** Records to process **
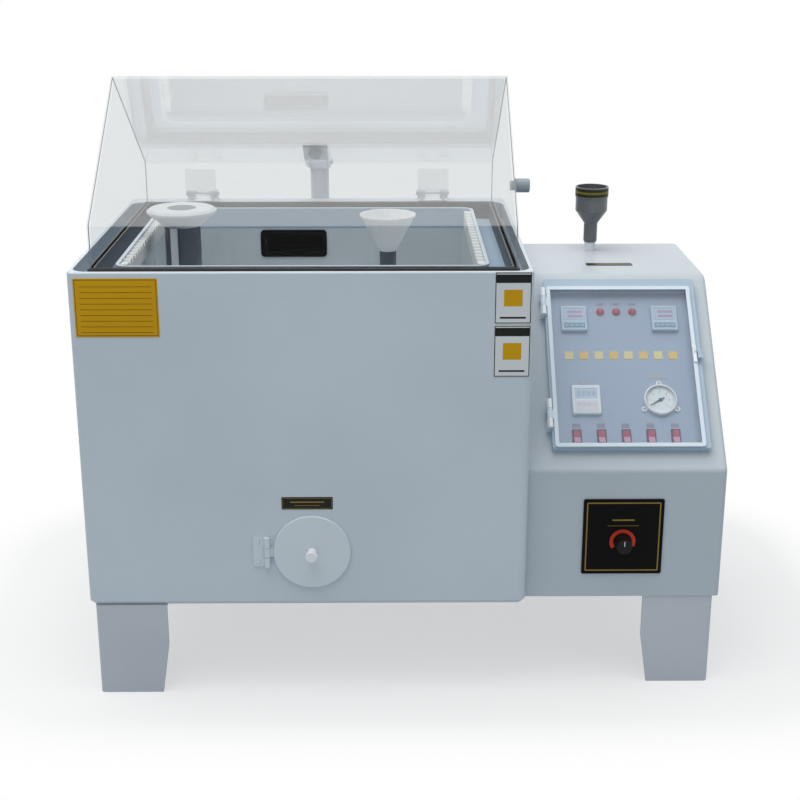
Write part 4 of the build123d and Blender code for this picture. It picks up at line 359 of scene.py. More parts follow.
@shared_group("Settled Dust", {"Place": None, "Amount": 0.1}, ("Mask",))
def dust_group(tree, given):
    """Mask of the thin dust and salt bloom that settles on upward faces."""
    upward = ramp(tree, facing_up(tree), 0.35, 1.0)
    patches = ramp(tree, noise(tree, given["Place"], 14.0, 5.0, 0.6), 0.35, 0.75)
    specks = ramp(tree, noise(tree, given["Place"], 420.0, 1.0), 0.62, 0.72)
    amount = calc(tree, "ADD", times(tree, patches, 0.7), times(tree, specks, 0.3))
    return [times(tree, times(tree, amount, upward), given["Amount"])]


@shared_group("Wiped Gloss", {"Place": None, "Amount": 0.08}, ("Shift",))
def smudge_group(tree, given):
    """Small changes of gloss from wiping and handling."""
    stretched = vector_calc(tree, "MULTIPLY", given["Place"], (1.0, 1.0, 0.35))
    streaks = noise(tree, stretched, 26.0, 5.0, 0.65)
    return [times(tree, calc(tree, "SUBTRACT", streaks, 0.5), given["Amount"])]


@shared_group("Inside Box", {"Place": None, "Middle": None, "Half": None}, ("Mask",))
def box_group(tree, given):
    """Mask of what lies inside a box in object coordinates."""
    offset = vector_calc(tree, "SUBTRACT", given["Place"], given["Middle"])
    outside = vector_calc(tree, "SUBTRACT", vector_calc(tree, "ABSOLUTE", offset), given["Half"])
    x, y, z = put(tree, "ShaderNodeSeparateXYZ", outside).outputs
    furthest = calc(tree, "MAXIMUM", calc(tree, "MAXIMUM", x, y), z)
    return [calc(tree, "LESS_THAN", furthest, 0.0)]


def place_group(tree, group, **values):
    """Puts a shared node group into a tree and feeds it."""
    return fill(tree, put(tree, "ShaderNodeGroup", node_tree=group()), **values)


def blank_material(name):
    """A new material with its tree, its Principled shader and object coordinates."""
    material = bpy.data.materials.new(name)
    material.use_nodes = True
    tree = material.node_tree
    return material, tree, tree.nodes["Principled BSDF"], put(tree, "ShaderNodeTexCoord").outputs["Object"]


def adjust(material, **values):
    """Sets inputs of a finish's shader by name."""
    fill(material.node_tree, material.node_tree.nodes["Principled BSDF"], **values)
    return material


def recolour(material, mark, colour, mask):
    """Mixes a colour into a finish, once, where mask of its tree and object coordinates is 1."""
    tree = material.node_tree
    if mark in tree.nodes:
        return
    base = tree.nodes["Principled BSDF"].inputs["Base Color"].links[0].from_socket
    place = next(n for n in tree.nodes if n.type == "TEX_COORD").outputs["Object"]
    mixed = mix_colours(tree, mask(tree, place), base, colour)
    mixed.node.name = mark
    adjust(material, Base_Color=mixed)


def rougher(tree, roughness, wiped, dust):
    """Roughness with wiped gloss and dust added."""
    return calc(tree, "ADD", calc(tree, "ADD", roughness, wiped), dust, clamp=True)


def relief(tree, height, strength, millimetres, **normal):
    """Normal of a fine relief, on a given normal or on the plain one."""
    node = put(tree, "ShaderNodeBump")
    fill(tree, node, Strength=strength, Distance=millimetres * MM, Height=height, **normal)
    return node.outputs["Normal"]


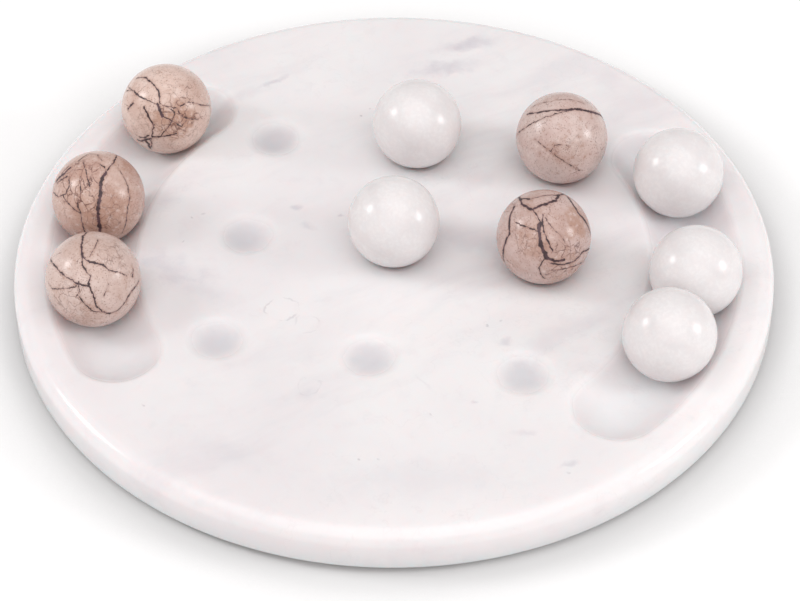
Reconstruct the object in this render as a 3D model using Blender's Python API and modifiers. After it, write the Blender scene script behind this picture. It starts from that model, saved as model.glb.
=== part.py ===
"""Marble tic tac toe set: a round stone board with a 3 by 3 grid of dimples and two
storage troughs, five brown and five white stone balls, and four felt pads underneath.

Units are metres, +Z up. The origin is on the table, under the middle of the board.
The grid's rows run along X and its columns along Y.
"""
from math import cos, pi, radians, sin, sqrt

import bmesh
import bpy
from mathutils import Matrix, Vector

MM = 0.001
TOUCH_GAP = 0.3 * MM            # clearance kept between pieces that rest on each other

# Board
BOARD_RADIUS = 152.4 * MM       # a 12 inch disc
BOARD_THICKNESS = 17.5 * MM
TOP_EDGE_RADIUS = 6.5 * MM      # soft rounding of the upper edge
BOTTOM_EDGE_RADIUS = 1.5 * MM   # eased lower edge
BOARD_SIDES = 96

# Grid of dimples
GRID_PITCH = 60.0 * MM
DIMPLE_RADIUS = 10.4 * MM       # at the board's top face
DIMPLE_DEPTH = 3.5 * MM
DIMPLE_SEGMENTS = 32
DIMPLE_RINGS = 16

# Storage troughs, one on the left and one on the right
TROUGH_RADIUS = 121.0 * MM      # from the board's middle to the trough's centreline
TROUGH_HALF_ANGLE = 36.2        # degrees from the X axis to either end of the centreline
TROUGH_DEPTH = 8.5 * MM
TROUGH_HALF_WIDTH = 17.2 * MM   # at the board's top face
TROUGH_STATIONS = 15
TROUGH_END_RINGS = 5
TROUGH_LAST_RING = 88           # degrees: the last ring stops just short of the pole
TROUGH_SECTION_DETAIL = 12

# Balls
BROWN_BALL_RADIUS = 18.75 * MM
WHITE_BALL_RADIUS = 18.35 * MM
BALL_SEGMENTS = 24
BALL_RINGS = 12

# Felt pads under the board
PAD_RADIUS = 10.0 * MM
PAD_THICKNESS = 2.0 * MM
PAD_EDGE = 0.3 * MM
PAD_CIRCLE_RADIUS = 105.0 * MM
PAD_SIDES = 32

BOARD_BOTTOM = PAD_THICKNESS + TOUCH_GAP
BOARD_TOP = BOARD_BOTTOM + BOARD_THICKNESS

# Where each ball lies: degrees from +X round the troughs, or column and row of the grid
STORED_BALLS = {
    "brown_ball_1": 150.9,
    "brown_ball_2": 179.6,
    "brown_ball_3": 202.3,
    "white_ball_1": 25.8,
    "white_ball_2": -2.0,
    "white_ball_3": -19.7,
}
BALLS_IN_PLAY = {
    "brown_ball_4": (1, 1),
    "brown_ball_5": (1, 0),
    "white_ball_4": (0, 1),
    "white_ball_5": (0, 0),
}
PAD_ANGLES = {
    "pad_back_right": 45,
    "pad_back_left": 135,
    "pad_front_left": 225,
    "pad_front_right": 315,
}


def start_scene():
    """Empty the scene and make one collection for the parts and one for the cutters."""
    for thing in list(bpy.data.objects):
        bpy.data.objects.remove(thing)
    made = []
    for name in ("tic_tac_toe_set", "cutters"):
        collection = bpy.data.collections.new(name)
        bpy.context.scene.collection.children.link(collection)
        made.append(collection)
    return made


def material(name, colour, roughness):
    """A plain non-metallic finish."""
    made = bpy.data.materials.new(name)
    made.use_nodes = True
    shader = made.node_tree.nodes["Principled BSDF"]
    shader.inputs["Base Color"].default_value = (*colour, 1.0)
    shader.inputs["Roughness"].default_value = roughness
    shader.inputs["Metallic"].default_value = 0.0
    return made


def add_object(name, data, collection):
    """Link an object that holds the given data."""
    thing = bpy.data.objects.new(name, data)
    collection.objects.link(thing)
    return thing


def add_cutter(name, mesh, collection):
    """An object that only cuts others."""
    cutter = add_object(name, mesh, collection)
    cutter.hide_render = True
    cutter.display_type = "WIRE"
    return cutter


def cut(target, cutter):
    """Take the cutter's space out of the target."""
    boolean = target.modifiers.new(cutter.name, "BOOLEAN")
    boolean.operation = "DIFFERENCE"
    boolean.solver = "EXACT"
    boolean.object = cutter


def cap_sphere_radius(half_width, depth):
    """Radius of the ball that sinks a hollow of this half width and depth into a flat."""
    return (half_width**2 + depth**2) / (2 * depth)


def round_edge(centre_x, centre_z, radius, start_degrees, steps):
    """Profile points clockwise round a quarter circle."""
    turns = [radians(start_degrees - 90 * i / steps) for i in range(steps + 1)]
    return [(centre_x + radius * cos(t), centre_z + radius * sin(t)) for t in turns]


def board_profile():
    """The board's half section, from the middle of its top out and down to its underside."""
    upper = round_edge(
        BOARD_RADIUS - TOP_EDGE_RADIUS, BOARD_TOP - TOP_EDGE_RADIUS,
        TOP_EDGE_RADIUS, 90, 6)
    lower = round_edge(
        BOARD_RADIUS - BOTTOM_EDGE_RADIUS, BOARD_BOTTOM + BOTTOM_EDGE_RADIUS,
        BOTTOM_EDGE_RADIUS, 0, 3)
    return [(0.0, BOARD_TOP), *upper, *lower, (0.0, BOARD_BOTTOM)]


def make_disc(collection, finish):
    """The board before it is cut: a disc turned from its profile."""
    bm = bmesh.new()
    points = [bm.verts.new((x, 0.0, z)) for x, z in board_profile()]
    for first, second in zip(points, points[1:]):
        bm.edges.new((first, second))
    mesh = bpy.data.meshes.new("board")
    bm.to_mesh(mesh)
    bm.free()
    mesh.materials.append(finish)
    board = add_object("board", mesh, collection)
    turn = board.modifiers.new("Turn", "SCREW")
    turn.axis = "Z"
    turn.angle = 2 * pi
    turn.steps = BOARD_SIDES
    turn.render_steps = BOARD_SIDES
    turn.use_merge_vertices = True
    turn.merge_threshold = 0.01 * MM
    return board


def make_dimple_cutter(collection):
    """Nine spheres, one over each place of the grid."""
    bm = bmesh.new()
    radius = cap_sphere_radius(DIMPLE_RADIUS, DIMPLE_DEPTH)
    height = BOARD_TOP + radius - DIMPLE_DEPTH
    for column in (-1, 0, 1):
        for row in (-1, 0, 1):
            place = Vector((column * GRID_PITCH, row * GRID_PITCH, height))
            bmesh.ops.create_uvsphere(
                bm, u_segments=DIMPLE_SEGMENTS, v_segments=DIMPLE_RINGS,
                radius=radius, matrix=Matrix.Translation(place))
    mesh = bpy.data.meshes.new("dimple_cutter")
    bm.to_mesh(mesh)
    bm.free()
    return add_cutter("dimple_cutter", mesh, collection)


def trough_path(middle, section_radius):
    """Points along a trough with their relative widths: an arc, and half a ball at each end."""
    half = radians(TROUGH_HALF_ANGLE)

    def on_arc(angle):
        return TROUGH_RADIUS * Vector((cos(angle), sin(angle), 0.0))

    arc = []
    for station in range(TROUGH_STATIONS):
        share = 2 * station / (TROUGH_STATIONS - 1) - 1
        arc.append((on_arc(middle + share * half), 1.0))
    ends = {}
    for way in (-1, 1):
        angle = middle + way * half
        outward = way * Vector((-sin(angle), cos(angle), 0.0))
        ends[way] = []
        for ring in range(1, TROUGH_END_RINGS + 1):
            turn = radians(TROUGH_LAST_RING * ring / TROUGH_END_RINGS)
            ends[way].append((on_arc(angle) + section_radius * sin(turn) * outward, cos(turn)))
    return ends[-1][::-1] + arc + ends[1]


def make_trough_cutter(name, middle_degrees, collection):
    """A bent round bar with ball ends, sunk into the board to the trough's depth."""
    section_radius = cap_sphere_radius(TROUGH_HALF_WIDTH, TROUGH_DEPTH)
    path = trough_path(radians(middle_degrees), section_radius)
    curve = bpy.data.curves.new(name, "CURVE")
    curve.dimensions = "3D"
    curve.twist_mode = "Z_UP"
    curve.bevel_depth = section_radius
    curve.bevel_resolution = TROUGH_SECTION_DETAIL
    curve.use_fill_caps = True
    spline = curve.splines.new("POLY")
    spline.points.add(len(path) - 1)
    for point, (place, width) in zip(spline.points, path):
        point.co = (*place, 1.0)
        point.radius = width
    bar = add_object(name + "_bar", curve, collection)
    bar.location.z = BOARD_TOP + section_radius - TROUGH_DEPTH
    bpy.context.view_layer.update()
    mesh = bpy.data.meshes.new_from_object(
        bar.evaluated_get(bpy.context.evaluated_depsgraph_get()))
    bm = bmesh.new()
    bm.from_mesh(mesh)
    bmesh.ops.remove_doubles(bm, verts=bm.verts, dist=0.01 * MM)
    bm.to_mesh(mesh)
    bm.free()
    cutter = add_cutter(name, mesh, collection)
    cutter.matrix_world = bar.matrix_world
    bpy.data.objects.remove(bar)
    return cutter


def make_board(parts, cutters, finish):
    """The stone disc with its nine dimples and two troughs."""
    board = make_disc(parts, finish)
    cut(board, make_dimple_cutter(cutters))
    cut(board, make_trough_cutter("trough_cutter_right", 0, cutters))
    cut(board, make_trough_cutter("trough_cutter_left", 180, cutters))


def make_ball_mesh(name, radius, finish):
    """A ball, shared by the pieces of one colour."""
    bm = bmesh.new()
    bmesh.ops.create_uvsphere(bm, u_segments=BALL_SEGMENTS, v_segments=BALL_RINGS, radius=radius)
    mesh = bpy.data.meshes.new(name)
    bm.to_mesh(mesh)
    bm.free()
    mesh.shade_smooth()
    mesh.materials.append(finish)
    return mesh


def place_stored_ball(name, mesh, radius, degrees, collection):
    """A ball in a trough, under an empty on the board's vertical axis that it rolls round."""
    pivot = add_object(name + "_pivot", None, collection)
    pivot.rotation_euler.z = radians(degrees)
    ball = add_object(name, mesh, collection)
    ball.parent = pivot
    ball.location = (TROUGH_RADIUS, 0.0, BOARD_TOP - TROUGH_DEPTH + TOUCH_GAP + radius)


def place_ball_in_play(name, mesh, radius, column, row, collection):
    """A ball on the rim of a dimple, with its origin on the upright line it is lifted along."""
    ball = add_object(name, mesh, collection)
    height = BOARD_TOP + sqrt((radius + TOUCH_GAP)**2 - DIMPLE_RADIUS**2)
    ball.location = (column * GRID_PITCH, row * GRID_PITCH, height)


def make_balls(collection, brown, white):
    """Five brown and five white balls."""
    kinds = {
        "brown": (make_ball_mesh("brown_ball", BROWN_BALL_RADIUS, brown), BROWN_BALL_RADIUS),
        "white": (make_ball_mesh("white_ball", WHITE_BALL_RADIUS, white), WHITE_BALL_RADIUS),
    }
    for name, degrees in STORED_BALLS.items():
        mesh, radius = kinds[name.split("_")[0]]
        place_stored_ball(name, mesh, radius, degrees, collection)
    for name, (column, row) in BALLS_IN_PLAY.items():
        mesh, radius = kinds[name.split("_")[0]]
        place_ball_in_play(name, mesh, radius, column, row, collection)


def make_pad(name, degrees, collection, finish):
    """A felt disc under the board."""
    bm = bmesh.new()
    bmesh.ops.create_cone(
        bm, cap_ends=True, segments=PAD_SIDES, radius1=PAD_RADIUS, radius2=PAD_RADIUS,
        depth=PAD_THICKNESS)
    mesh = bpy.data.meshes.new(name)
    bm.to_mesh(mesh)
    bm.free()
    mesh.shade_smooth()
    mesh.set_sharp_from_angle(angle=radians(50))
    mesh.materials.append(finish)
    pad = add_object(name, mesh, collection)
    turn = radians(degrees)
    pad.location = (
        PAD_CIRCLE_RADIUS * cos(turn), PAD_CIRCLE_RADIUS * sin(turn), PAD_THICKNESS / 2)
    edge = pad.modifiers.new("Edge", "BEVEL")
    edge.width = PAD_EDGE
    edge.segments = 1
    edge.limit_method = "ANGLE"
    edge.angle_limit = radians(60)


def main():
    parts, cutters = start_scene()
    board_stone = material("board_marble", (0.78, 0.77, 0.78), 0.22)
    brown_stone = material("brown_marble", (0.50, 0.33, 0.27), 0.20)
    white_stone = material("white_marble", (0.80, 0.79, 0.77), 0.18)
    felt = material("felt", (0.35, 0.34, 0.33), 0.95)
    make_board(parts, cutters, board_stone)
    make_balls(parts, brown_stone, white_stone)
    for name, degrees in PAD_ANGLES.items():
        make_pad(name, degrees, parts, felt)


main()
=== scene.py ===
"""Looks of the marble tic tac toe set: the polished board, its ten stone balls and its
felt pads, on a plain white floor under soft studio light.

Metres throughout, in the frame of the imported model, apart from the board's stone, which is
laid out in millimetres from the board's middle, and the balls' stone, in units of each
ball's radius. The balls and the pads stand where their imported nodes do.
"""
from math import cos, hypot, pi, radians, sin, sqrt

import bmesh
import bpy
import numpy as np
from mathutils import Matrix, Vector, noise
from mathutils.geometry import delaunay_2d_cdt


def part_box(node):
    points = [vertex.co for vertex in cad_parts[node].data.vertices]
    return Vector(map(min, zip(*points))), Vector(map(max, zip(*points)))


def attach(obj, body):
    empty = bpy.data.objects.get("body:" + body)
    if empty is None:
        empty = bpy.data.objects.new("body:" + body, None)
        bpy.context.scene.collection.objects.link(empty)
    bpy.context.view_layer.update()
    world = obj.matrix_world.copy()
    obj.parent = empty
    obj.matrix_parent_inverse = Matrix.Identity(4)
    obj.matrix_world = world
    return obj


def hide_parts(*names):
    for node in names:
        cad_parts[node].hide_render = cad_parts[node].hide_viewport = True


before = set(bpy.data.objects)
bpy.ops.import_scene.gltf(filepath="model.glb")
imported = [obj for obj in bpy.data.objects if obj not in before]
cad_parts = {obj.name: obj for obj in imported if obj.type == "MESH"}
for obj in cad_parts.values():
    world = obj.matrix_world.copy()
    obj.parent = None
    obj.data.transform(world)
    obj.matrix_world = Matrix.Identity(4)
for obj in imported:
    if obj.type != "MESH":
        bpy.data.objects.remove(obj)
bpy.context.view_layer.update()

MM = 0.001

# The stone's shape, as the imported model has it
GRID_PITCH = 60.0 * MM
DIMPLE_RADIUS = 10.4 * MM
DIMPLE_DEPTH = 3.5 * MM
TROUGH_RADIUS = 121.0 * MM
TROUGH_HALF_ANGLE = radians(36.2)
TROUGH_HALF_WIDTH = 17.2 * MM
TROUGH_DEPTH = 8.5 * MM
TOP_EDGE_RADIUS = 6.5 * MM
BOTTOM_EDGE_RADIUS = 1.5 * MM

# How the polisher left it: the rims of the hollows are rounded over this much depth
DIMPLE_EASE = 3.6 * MM
TROUGH_EASE = 4.0 * MM

# A hollow is part of a ball out to this share of the ball's radius, then slopes at 45 degrees
STEEPEST = 0.98

BOARD_LOW, BOARD_HIGH = (Vector(corner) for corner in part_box("board"))
BOARD_TOP = BOARD_HIGH.z
BOARD_BOTTOM = BOARD_LOW.z
BOARD_RADIUS = (BOARD_HIGH.x - BOARD_LOW.x) / 2
FLAT_RADIUS = BOARD_RADIUS - TOP_EDGE_RADIUS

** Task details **
Reproduce the lines exactly, taking as the first line the one with "if empty is" and as the last line the one with "bpy.data.objects.remove(obj)", and include nothing else.

** Correct answer **
    if empty is None:
        empty = bpy.data.objects.new("body:" + body, None)
        bpy.context.scene.collection.objects.link(empty)
    bpy.context.view_layer.update()
    world = obj.matrix_world.copy()
    obj.parent = empty
    obj.matrix_parent_inverse = Matrix.Identity(4)
    obj.matrix_world = world
    return obj


def hide_parts(*names):
    for node in names:
        cad_parts[node].hide_render = cad_parts[node].hide_viewport = True


before = set(bpy.data.objects)
bpy.ops.import_scene.gltf(filepath="model.glb")
imported = [obj for obj in bpy.data.objects if obj not in before]
cad_parts = {obj.name: obj for obj in imported if obj.type == "MESH"}
for obj in cad_parts.values():
    world = obj.matrix_world.copy()
    obj.parent = None
    obj.data.transform(world)
    obj.matrix_world = Matrix.Identity(4)
for obj in imported:
    if obj.type != "MESH":
        bpy.data.objects.remove(obj)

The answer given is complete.